Prevenção de episódios: Descrever e nomear as diferentes formas de assédio e violência são um passo importante para ajudar colaboradoras e frequentadoras a reconhecerem os casos e intervir oportunamente. Ainda há em nossa cultura bastante confusão e silenciamento a respeito do que constitui assédio e violência, principalmente em locais e ocasiões em que a paquera é o nome do jogo. Por isso mesmo é fundamental dar clareza a este tema, tão mal-entendido, nos treinamentos e na vivência, evidenciando-se a importância do consentimento livre, consciente, expresso e circunstancial, bem como as consequências da sua ausência.

Estudar situações possíveis com antecedência e promover o treinamento da equipe em intervenções em favor das vítimas, tais como abordagens preventivas, divulgação dos meios de denúncia, acionamento da segurança, encaminhamento às autoridades e proteção da mulher são fundamentais, antes que a situação de crise se instale.

Proteção da vítima: o foco central de qualquer política de enfrentamento ao assédio e a violência deve ser a proteção da vítima. Isto envolve o acolhimento humanizado feito por uma pessoa com um conhecimento básico dos sinais e efeitos da violência sobre a vítima e informação sobre encaminhamento rápido e eficaz à rede de proteção pública disponível, sempre respeitando a autonomia da vítima. Uma vítima de estupro deve ser encaminhada ao serviço de saúde especializado para acesso aos procedimentos profiláticos aplicáveis, bem como recolhimento de provas para a responsabilização dos agressores.

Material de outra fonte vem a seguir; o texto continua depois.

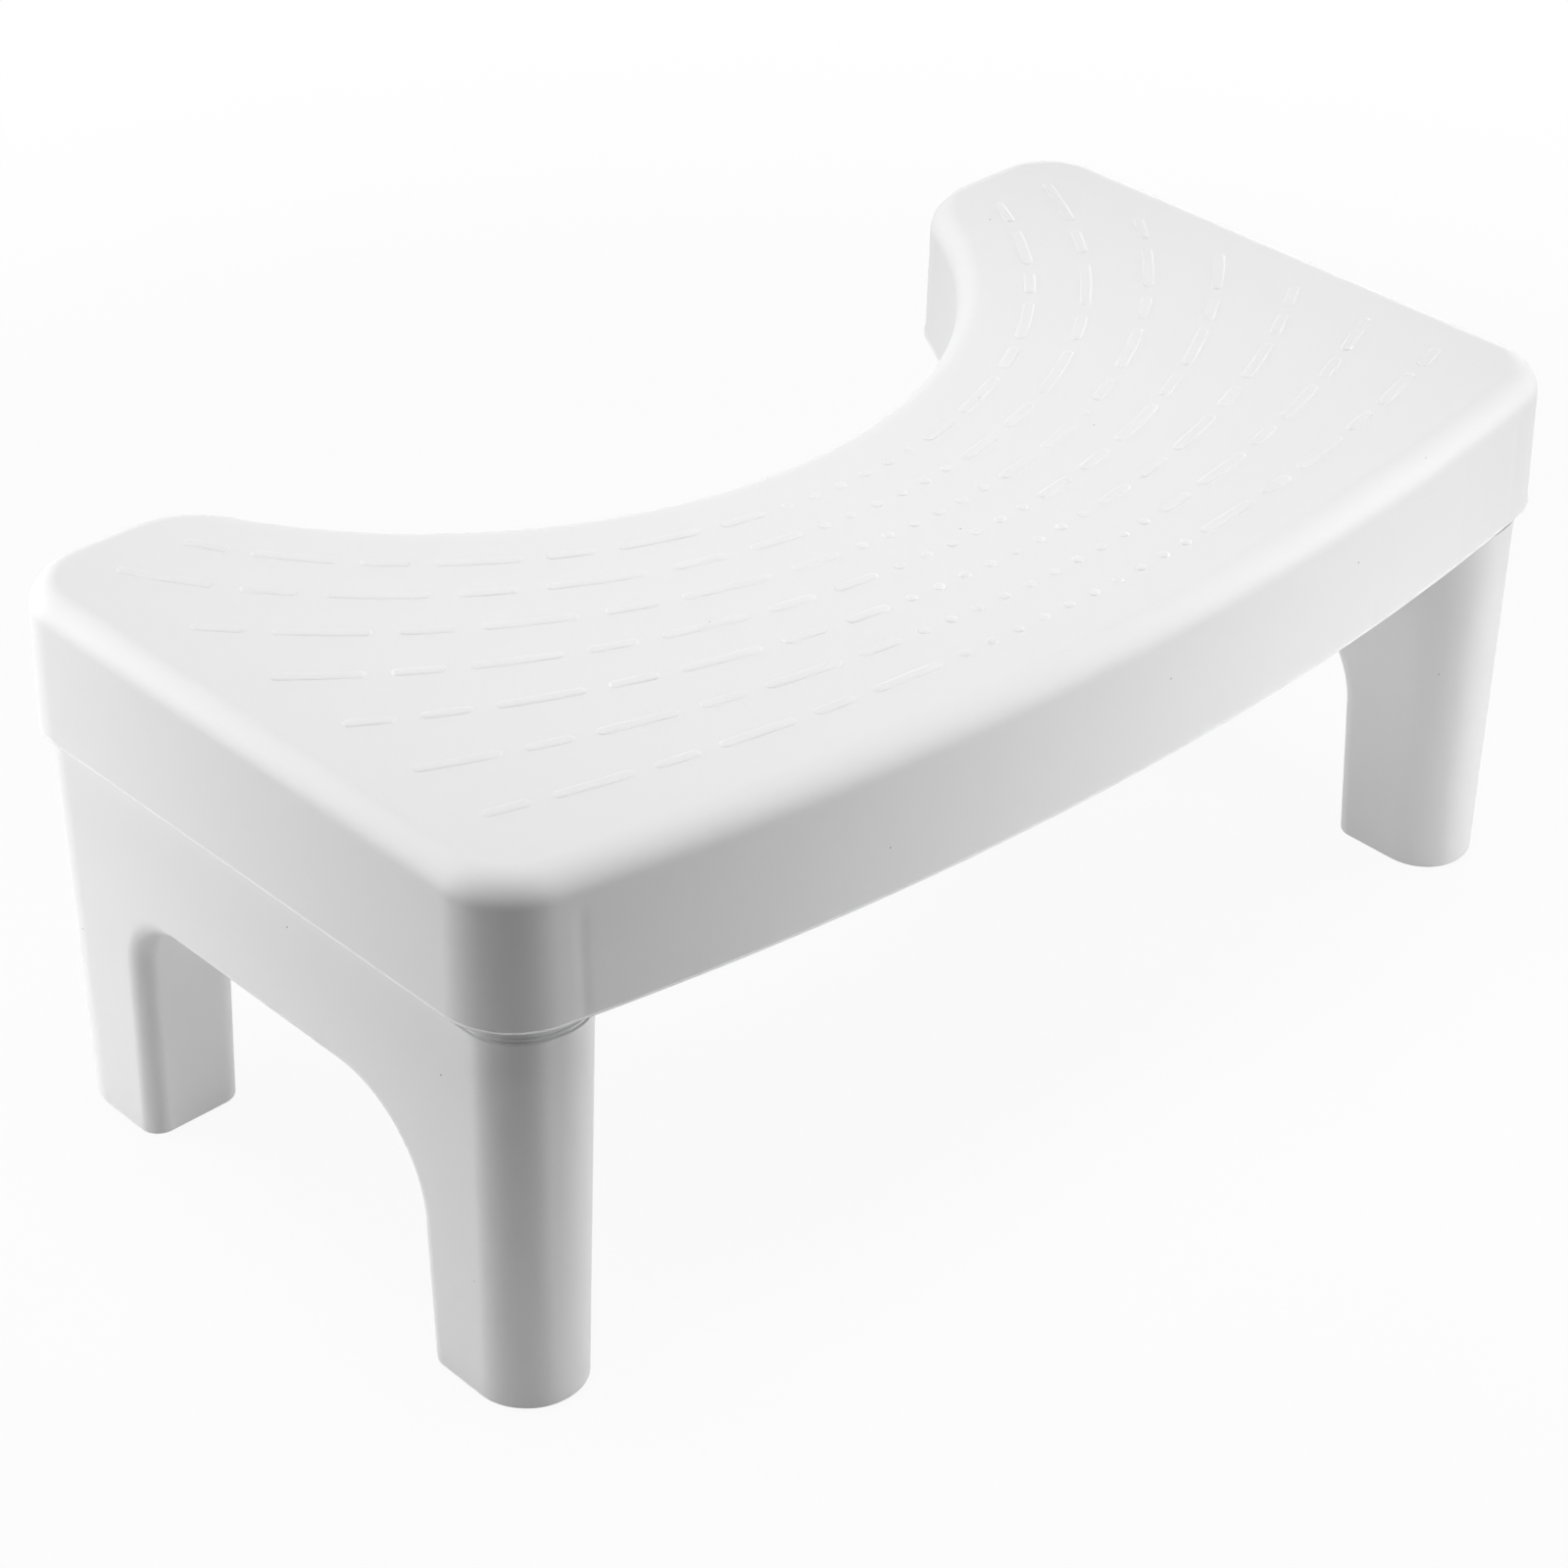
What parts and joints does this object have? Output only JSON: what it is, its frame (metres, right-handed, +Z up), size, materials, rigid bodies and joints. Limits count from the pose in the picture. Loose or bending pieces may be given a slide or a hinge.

Vale à pena resgatarmos o exemplo do protocolo ‘No Callem’ vigente em Barcelona, pela prioridade na proteção da vítima agredida. Lá, assim como deveria ser aqui, a mulher é informada, de maneira clara e compreensível, sobre seus direitos e encaminhamentos recomendáveis, resguardando o seu direito de denunciar, ou não, o agressor. Ao mesmo tempo, são oferecidos atendimento psicológico e jurídico e atuação coordenada com os órgãos de Saúde, Justiça e Segurança. Um aspecto fundamental, a proteção do nome e identidade da vítima. No Brasil, o mais comum é que a identidade seja revelada e a pessoa seja exposta à revitimização. No caso de Barcelona, o agressor foi identificado, não a vítima, que deve ser protegida.

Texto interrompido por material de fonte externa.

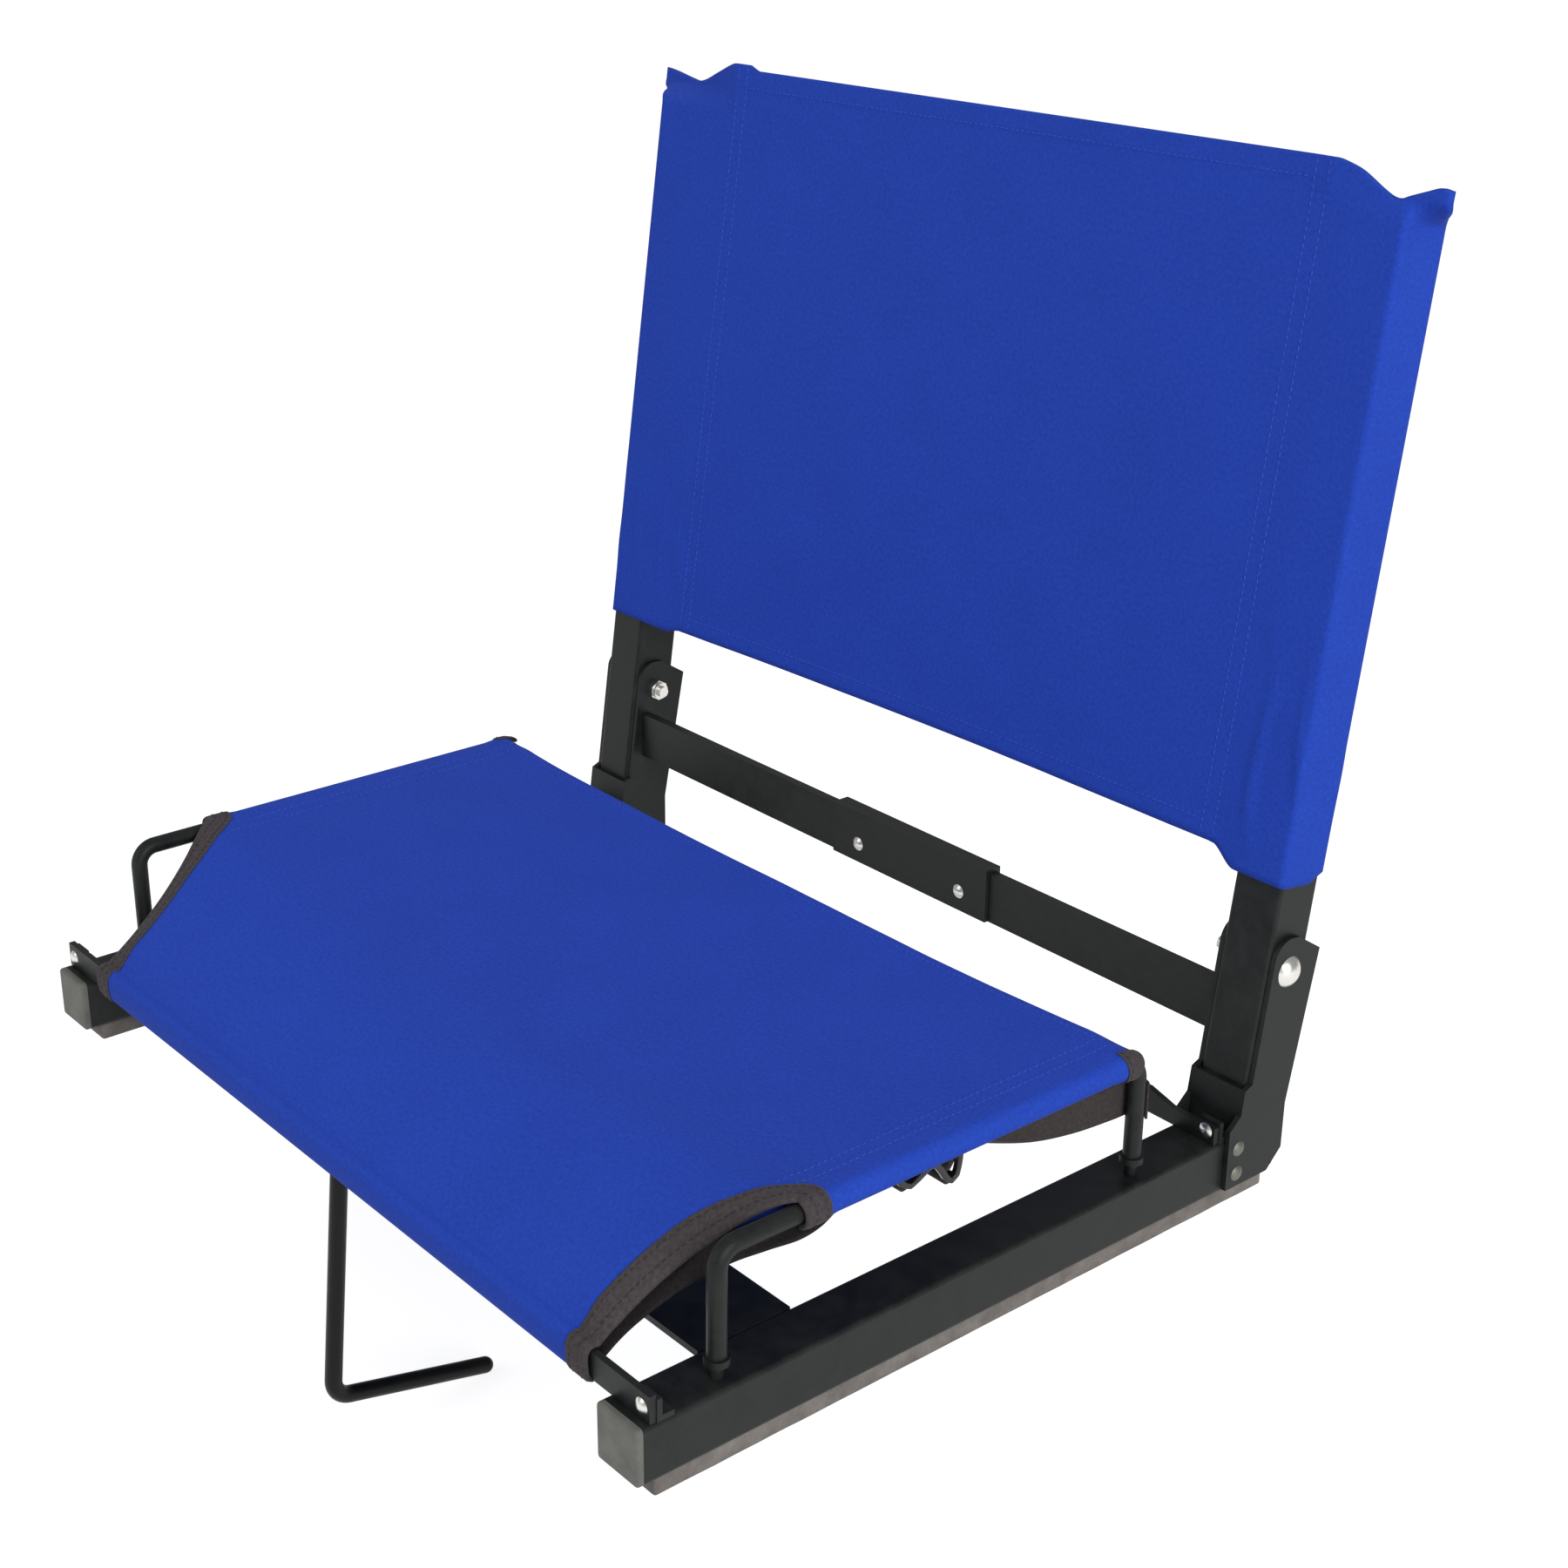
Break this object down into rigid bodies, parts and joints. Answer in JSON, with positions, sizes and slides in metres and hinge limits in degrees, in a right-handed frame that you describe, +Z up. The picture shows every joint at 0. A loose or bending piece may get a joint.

Responsabilização do agressor: Nos casos de violência sexual, a existência e o correto registro e encaminhamento de provas são fundamentais para a responsabilização da pessoa agressora. No entanto, o que se observa muito frequentemente é que recai sobre a vítima, justamente a mais vulnerabilizada pelos efeitos traumáticos, a responsabilidade única pela produção de tais evidências. O caso Daniel Alves revelou o quanto um protocolo eficazmente aplicado pode acionar rapidamente a polícia a fim de reunir provas, na forma de imagens, material orgânico, impressões digitais e testemunhos, de forma que a investigação e a resposta do sistema de justiça sejam ágeis e robustas.

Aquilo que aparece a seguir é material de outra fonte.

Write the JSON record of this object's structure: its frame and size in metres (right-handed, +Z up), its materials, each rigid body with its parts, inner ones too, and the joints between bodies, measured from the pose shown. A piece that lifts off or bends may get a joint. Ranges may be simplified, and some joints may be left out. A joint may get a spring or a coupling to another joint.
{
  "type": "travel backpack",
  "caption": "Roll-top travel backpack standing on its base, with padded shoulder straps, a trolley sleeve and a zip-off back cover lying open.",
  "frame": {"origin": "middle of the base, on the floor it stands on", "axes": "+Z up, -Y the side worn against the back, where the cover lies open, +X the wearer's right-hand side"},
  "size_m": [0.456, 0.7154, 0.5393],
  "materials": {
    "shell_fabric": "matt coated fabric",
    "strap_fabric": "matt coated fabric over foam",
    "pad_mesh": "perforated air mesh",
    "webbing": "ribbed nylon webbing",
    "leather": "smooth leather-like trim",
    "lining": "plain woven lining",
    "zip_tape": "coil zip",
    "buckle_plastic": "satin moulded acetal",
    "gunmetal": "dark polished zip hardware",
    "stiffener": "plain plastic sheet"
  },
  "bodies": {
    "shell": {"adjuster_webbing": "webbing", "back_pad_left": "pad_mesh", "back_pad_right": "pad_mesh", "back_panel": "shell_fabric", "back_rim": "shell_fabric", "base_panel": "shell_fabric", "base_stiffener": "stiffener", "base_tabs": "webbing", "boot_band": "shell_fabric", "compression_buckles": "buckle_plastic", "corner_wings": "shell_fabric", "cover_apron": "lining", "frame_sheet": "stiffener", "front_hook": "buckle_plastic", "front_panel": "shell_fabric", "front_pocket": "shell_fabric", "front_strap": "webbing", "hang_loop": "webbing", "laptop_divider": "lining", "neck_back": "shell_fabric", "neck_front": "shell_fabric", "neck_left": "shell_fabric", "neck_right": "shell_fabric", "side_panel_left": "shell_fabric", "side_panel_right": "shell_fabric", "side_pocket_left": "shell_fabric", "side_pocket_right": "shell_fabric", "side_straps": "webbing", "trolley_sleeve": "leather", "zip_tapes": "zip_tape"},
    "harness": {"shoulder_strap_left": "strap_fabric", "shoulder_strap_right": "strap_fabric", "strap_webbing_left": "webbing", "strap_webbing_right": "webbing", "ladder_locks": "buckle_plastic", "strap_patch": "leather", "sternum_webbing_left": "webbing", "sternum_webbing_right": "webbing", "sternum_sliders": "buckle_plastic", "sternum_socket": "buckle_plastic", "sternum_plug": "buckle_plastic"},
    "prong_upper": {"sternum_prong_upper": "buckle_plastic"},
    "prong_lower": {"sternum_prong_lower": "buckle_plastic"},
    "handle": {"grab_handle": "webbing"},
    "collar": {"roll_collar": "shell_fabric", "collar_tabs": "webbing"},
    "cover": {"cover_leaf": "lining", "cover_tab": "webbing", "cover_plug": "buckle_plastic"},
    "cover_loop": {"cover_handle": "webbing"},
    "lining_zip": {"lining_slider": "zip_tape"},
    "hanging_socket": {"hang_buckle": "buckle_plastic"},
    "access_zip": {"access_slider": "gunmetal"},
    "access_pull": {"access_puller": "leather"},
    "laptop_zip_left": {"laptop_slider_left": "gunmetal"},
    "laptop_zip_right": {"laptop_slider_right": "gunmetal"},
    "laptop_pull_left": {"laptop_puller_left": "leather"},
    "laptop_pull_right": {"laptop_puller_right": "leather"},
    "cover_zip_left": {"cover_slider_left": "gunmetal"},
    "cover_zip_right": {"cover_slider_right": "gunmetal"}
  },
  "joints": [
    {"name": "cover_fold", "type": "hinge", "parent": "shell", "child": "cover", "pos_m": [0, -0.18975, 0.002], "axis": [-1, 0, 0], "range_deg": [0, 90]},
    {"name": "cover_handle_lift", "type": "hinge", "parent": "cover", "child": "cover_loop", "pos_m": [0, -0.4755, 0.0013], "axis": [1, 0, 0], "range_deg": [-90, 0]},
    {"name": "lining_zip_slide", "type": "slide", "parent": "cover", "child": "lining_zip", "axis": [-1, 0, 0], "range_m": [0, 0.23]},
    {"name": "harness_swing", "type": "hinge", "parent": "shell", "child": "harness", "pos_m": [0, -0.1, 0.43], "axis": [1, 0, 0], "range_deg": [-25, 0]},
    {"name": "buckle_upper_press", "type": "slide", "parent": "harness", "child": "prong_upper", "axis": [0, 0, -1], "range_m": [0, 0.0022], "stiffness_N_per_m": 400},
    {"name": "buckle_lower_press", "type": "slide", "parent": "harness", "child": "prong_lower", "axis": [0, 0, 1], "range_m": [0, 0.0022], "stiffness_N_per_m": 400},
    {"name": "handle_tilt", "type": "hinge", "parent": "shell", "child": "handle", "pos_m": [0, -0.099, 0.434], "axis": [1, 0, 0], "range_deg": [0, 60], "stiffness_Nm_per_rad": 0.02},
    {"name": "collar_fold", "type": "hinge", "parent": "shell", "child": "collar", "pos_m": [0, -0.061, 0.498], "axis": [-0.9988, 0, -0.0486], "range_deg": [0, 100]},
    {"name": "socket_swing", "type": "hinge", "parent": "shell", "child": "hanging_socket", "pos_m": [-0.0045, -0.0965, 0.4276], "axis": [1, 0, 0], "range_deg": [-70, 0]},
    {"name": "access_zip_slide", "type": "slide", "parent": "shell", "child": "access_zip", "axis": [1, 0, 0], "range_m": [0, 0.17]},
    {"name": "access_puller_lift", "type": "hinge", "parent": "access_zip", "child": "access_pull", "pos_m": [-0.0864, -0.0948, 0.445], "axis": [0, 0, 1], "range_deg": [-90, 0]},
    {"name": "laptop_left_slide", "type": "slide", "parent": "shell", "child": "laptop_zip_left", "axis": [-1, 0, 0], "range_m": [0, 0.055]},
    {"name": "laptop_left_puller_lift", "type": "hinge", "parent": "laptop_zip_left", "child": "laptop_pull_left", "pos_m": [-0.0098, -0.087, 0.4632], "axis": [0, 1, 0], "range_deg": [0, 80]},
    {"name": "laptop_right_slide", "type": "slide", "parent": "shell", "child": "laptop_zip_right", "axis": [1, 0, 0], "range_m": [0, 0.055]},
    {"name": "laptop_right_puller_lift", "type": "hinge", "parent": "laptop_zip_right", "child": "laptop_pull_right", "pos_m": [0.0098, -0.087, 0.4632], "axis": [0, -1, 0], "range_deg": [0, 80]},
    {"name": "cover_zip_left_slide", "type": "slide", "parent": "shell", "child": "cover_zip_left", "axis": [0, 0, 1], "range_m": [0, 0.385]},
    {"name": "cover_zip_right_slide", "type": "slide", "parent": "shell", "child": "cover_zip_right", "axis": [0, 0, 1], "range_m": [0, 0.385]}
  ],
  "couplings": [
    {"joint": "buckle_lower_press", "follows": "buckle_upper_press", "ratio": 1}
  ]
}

A melhor crítica à ineficiência é a prática da eficácia. Exemplos positivos também estão sendo construídos em nosso país, como neste Carnaval, em que o Sambódromo da Sapucaí contou com um posto de atendimento a casos de agressão contra mulheres. Por isso mesmo, concentremo-nos em fazer avançar propostas que sejam fruto de uma construção coletiva, com responsabilidades convergentes envolvendo poder público e iniciativa privada, passando pela necessária convocação de cada um de nós, cidadãos e agentes de transformação, à ação.